Return the records exactly as they are.
______
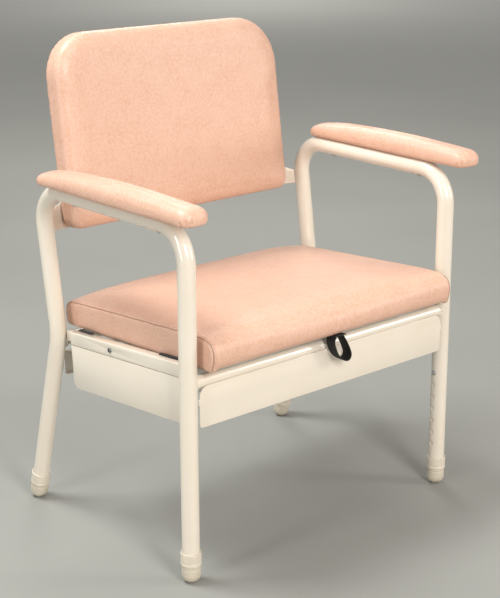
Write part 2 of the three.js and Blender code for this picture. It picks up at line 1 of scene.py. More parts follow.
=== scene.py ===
import math

import bmesh
import bpy
import numpy as np
from mathutils import Matrix, Vector, kdtree
from mathutils.bvhtree import BVHTree


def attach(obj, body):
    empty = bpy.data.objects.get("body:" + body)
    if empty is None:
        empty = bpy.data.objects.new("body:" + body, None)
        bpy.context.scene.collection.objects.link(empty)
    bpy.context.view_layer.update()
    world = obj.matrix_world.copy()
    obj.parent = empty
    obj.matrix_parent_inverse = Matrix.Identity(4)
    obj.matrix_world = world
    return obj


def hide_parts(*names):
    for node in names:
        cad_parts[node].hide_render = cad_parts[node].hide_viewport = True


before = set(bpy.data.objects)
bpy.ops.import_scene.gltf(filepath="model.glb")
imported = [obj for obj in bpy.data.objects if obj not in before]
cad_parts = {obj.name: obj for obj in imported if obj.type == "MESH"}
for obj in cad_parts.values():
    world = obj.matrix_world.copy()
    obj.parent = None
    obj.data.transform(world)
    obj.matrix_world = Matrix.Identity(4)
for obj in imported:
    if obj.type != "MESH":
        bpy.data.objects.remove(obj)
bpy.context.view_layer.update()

# A padded commode chair, +Z up, +Y towards the back. The scene is in metres. Sizes are given
# in millimetres with Y from the front legs, and MM or one of the matrices below scales them.
MM = 0.001

# ---- driving dimensions (mm)
FRONT_LEG_Y = -218.97
FRONT_HALF = 316
REAR_HALF = 323
REAR_FOOT = 477.5
KINK_BACK = 380.5
KINK_Z = 360
RECLINE = 0.142
TUBE_R = 16
TUBE_WALL = 1.6
TUBE_END = 36
ARM_Z = 639.5
ARM_BEND_R = 62
KINK_BEND_R = 120
INNER_TUBE_R = 14.1
INNER_TUBE_WALL = 1.5
INNER_TUBE = (14, 292)
BUTTON_HEIGHT = 239
HOLE_PITCH = 25
HOLE_COUNT = 7
HOLE_R = 4.5
INNER_HOLE_R = 4.3
DRILL_FROM = 7
DRILL_LENGTH = 13
TIP_R = 17
TIP_TOP = 33.4
TIP_CENTRE = 15.5
SCUFF_TOP = 10
SOCKET_FLOOR = 13.7
COLLAR_R = 18.5
COLLAR_TOP = 58
PIECE_GAP = 0.3
CROSS_RAIL_R = 12.5
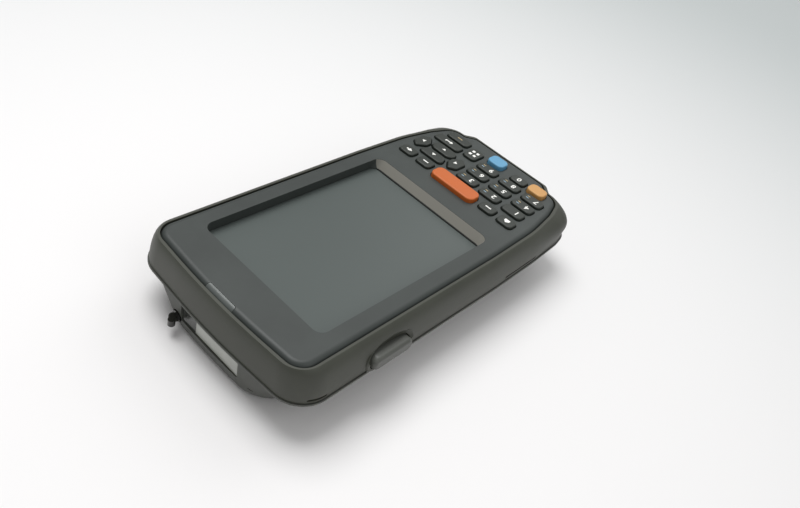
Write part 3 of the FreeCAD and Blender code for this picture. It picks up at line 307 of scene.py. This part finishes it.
______
- SOLUTION TO THIS PROBLEM
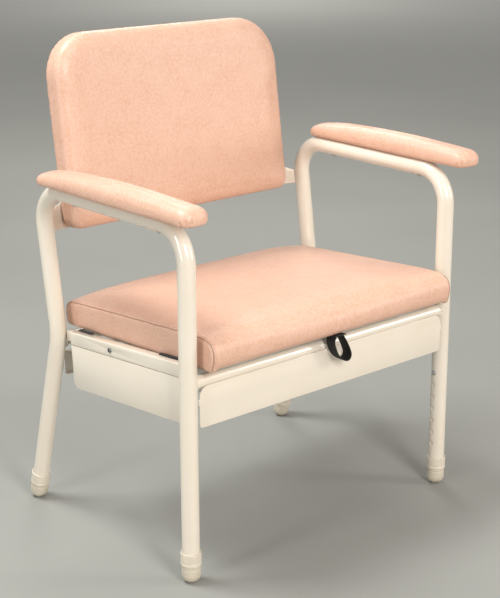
Write part 2 of the three.js and Blender code for this picture. It picks up at line 1 of scene.py. More parts follow.
=== scene.py ===
import math

import bmesh
import bpy
import numpy as np
from mathutils import Matrix, Vector, kdtree
from mathutils.bvhtree import BVHTree


def attach(obj, body):
    empty = bpy.data.objects.get("body:" + body)
    if empty is None:
        empty = bpy.data.objects.new("body:" + body, None)
        bpy.context.scene.collection.objects.link(empty)
    bpy.context.view_layer.update()
    world = obj.matrix_world.copy()
    obj.parent = empty
    obj.matrix_parent_inverse = Matrix.Identity(4)
    obj.matrix_world = world
    return obj


def hide_parts(*names):
    for node in names:
        cad_parts[node].hide_render = cad_parts[node].hide_viewport = True


before = set(bpy.data.objects)
bpy.ops.import_scene.gltf(filepath="model.glb")
imported = [obj for obj in bpy.data.objects if obj not in before]
cad_parts = {obj.name: obj for obj in imported if obj.type == "MESH"}
for obj in cad_parts.values():
    world = obj.matrix_world.copy()
    obj.parent = None
    obj.data.transform(world)
    obj.matrix_world = Matrix.Identity(4)
for obj in imported:
    if obj.type != "MESH":
        bpy.data.objects.remove(obj)
bpy.context.view_layer.update()

# A padded commode chair, +Z up, +Y towards the back. The scene is in metres. Sizes are given
# in millimetres with Y from the front legs, and MM or one of the matrices below scales them.
MM = 0.001

# ---- driving dimensions (mm)
FRONT_LEG_Y = -218.97
FRONT_HALF = 316
REAR_HALF = 323
REAR_FOOT = 477.5
KINK_BACK = 380.5
KINK_Z = 360
RECLINE = 0.142
TUBE_R = 16
TUBE_WALL = 1.6
TUBE_END = 36
ARM_Z = 639.5
ARM_BEND_R = 62
KINK_BEND_R = 120
INNER_TUBE_R = 14.1
INNER_TUBE_WALL = 1.5
INNER_TUBE = (14, 292)
BUTTON_HEIGHT = 239
HOLE_PITCH = 25
HOLE_COUNT = 7
HOLE_R = 4.5
INNER_HOLE_R = 4.3
DRILL_FROM = 7
DRILL_LENGTH = 13
TIP_R = 17
TIP_TOP = 33.4
TIP_CENTRE = 15.5
SCUFF_TOP = 10
SOCKET_FLOOR = 13.7
COLLAR_R = 18.5
COLLAR_TOP = 58
PIECE_GAP = 0.3
CROSS_RAIL_R = 12.5
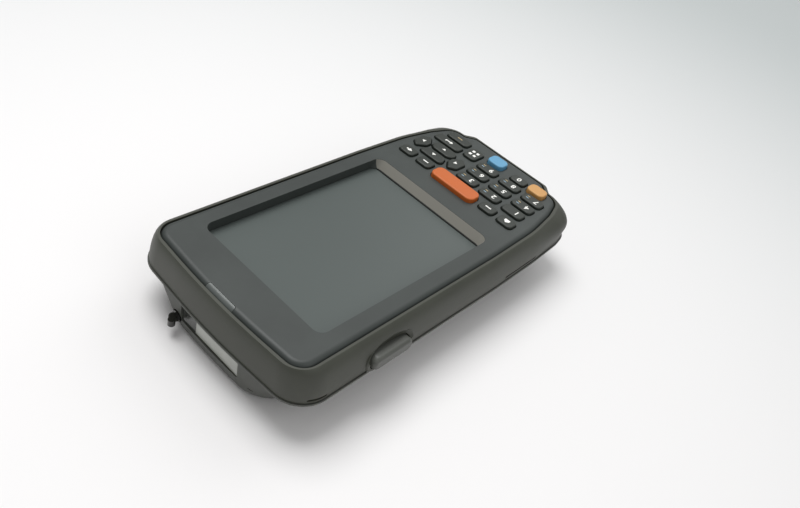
Write part 3 of the FreeCAD and Blender code for this picture. It picks up at line 307 of scene.py. This part finishes it.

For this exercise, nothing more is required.